Life as an Engineering Exercise

by Eric on January 10, 2019

Reading time: 4 minutes

Consider your smartphone. Specifically, consider the various engineering decisions baked into its design.

The engineers can make the screen bigger. More screen real estate means better video viewing.
But then it won’t fit in your pocket as well. It will also be tougher to operate with one hand. Battery life will decline, too.

They can increase battery life by increasing battery size.
But that bigger battery will make it heavier.

They can use more plastic and less glass. That will make it lighter and possibly cheaper.
But that probably means reduced durability.

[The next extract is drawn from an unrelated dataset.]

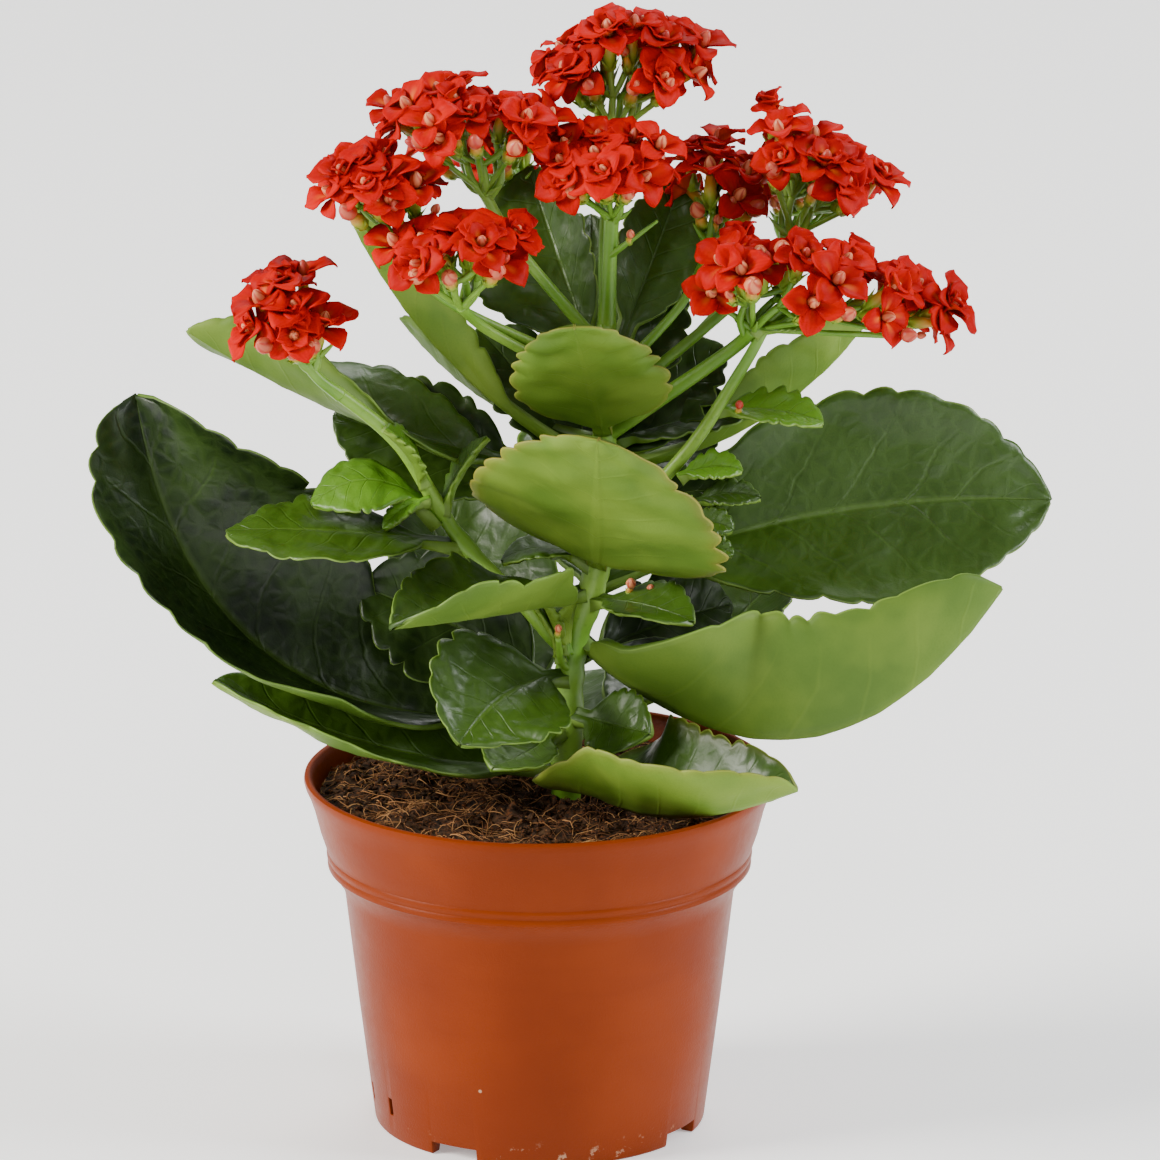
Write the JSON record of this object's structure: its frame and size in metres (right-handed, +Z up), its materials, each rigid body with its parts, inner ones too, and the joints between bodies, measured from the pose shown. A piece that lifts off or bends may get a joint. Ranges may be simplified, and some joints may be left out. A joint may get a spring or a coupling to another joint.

They can make it faster by including a stronger processor.
But that will reduce the battery life. It will also increase operating temperature.

Your phone’s design balances many trade-offs: weight, safety, size, usability, power consumption, privacy, cost, etc. Tuning any of these knobs affects the others. The important question facing phone (or automobile, or home, or aircraft, or any other) engineers is: “Which knobs should we optimize and which knobs should we satisfy?” That is, which dimensions should we tune as well as we can, knowing that we’ll have to settle for acceptable on all the others?

You and I can think about our lives in the same terms. Which dimensions should I satisfy? Which dimensions should I optimize?

Have you ever known somebody who spends every spare moment exercising? Or eating? Or chasing women?
Have you ever known somebody who thinks about nothing but acquiring money? Or spending money?
Have you ever known somebody who spends every moment working? Or resting?
They have optimized their life for one of these dimensions. And maybe they’ve acquired a great big pile of money; or enjoyed a lot of food, leisure, or romantic partners. Maybe they’ve amassed status at work or around town. But how did it affect the other knobs? What tradeoffs were required?

Many human life dimensions-food, health, romance, rest, work, money-share these characteristics:
They can satiate temporarily, but not permanently.
In moderation they are healthy. But too little or too much is harmful.
Finally, in the extreme (when maximized) they can be a form of idolatry.

All these dimensions, these knobs, are to be satisfied-not optimized.
Save enough money to feed and shelter yourself and those for whom you’re responsible. Build in a lot of slack, taking care of today and tomorrow.
Work hard at something important and valuable. Then rest and play hard with the people you love and enjoy most.
Eat enough tasty, nutritious food to maintain your strength. Then stop. Any more than that is making you weak and ill.
Exercise enough to keep your body strong enough for all this.

If these dimensions are to be satisfied, that still leaves the question of what to optimize?

Warren Buffett spent most of his life optimizing for net worth. He was very effective in that pursuit-more than once recognized as the wealthiest man on the planet. In the Buffett biography The Snowball by Alice Schroeder, Buffett has some comments on the life engineering question. Consider his advice:

“When you get to my age, you’ll really measure your success in life by how many of the people you want to have love you actually do love you.

I know people who have a lot of money, and they get testimonial dinners and they get hospital wings named after them. But the truth is that nobody in the world loves them. If you get to my age in life and nobody thinks well of you, I don’t care how big your bank account is, your life is a disaster.

That’s the ultimate test of how you have lived your life. The trouble with love is that you can’t buy it. You can buy sex. You can buy testimonial dinners. You can buy pamphlets that say how wonderful you are. But the only way to get love is to be lovable. It’s very irritating if you have a lot of money. You’d like to think you could write a check: I’ll buy a million dollars’ worth of love. But it doesn’t work that way. The more you give love away, the more you get.”

My experience, along with my study and observation of others’, convinces me that Mr. Buffett is correct.

A well-lived life is optimized for relationships. Your children, your spouse, your parents and sisters and brothers; your church, your business, your friends, and of course your Maker: the best thing on tap here on planet Earth is relationships.

Satisfy health. Satisfy money. Satisfy appetites. Optimize relationships.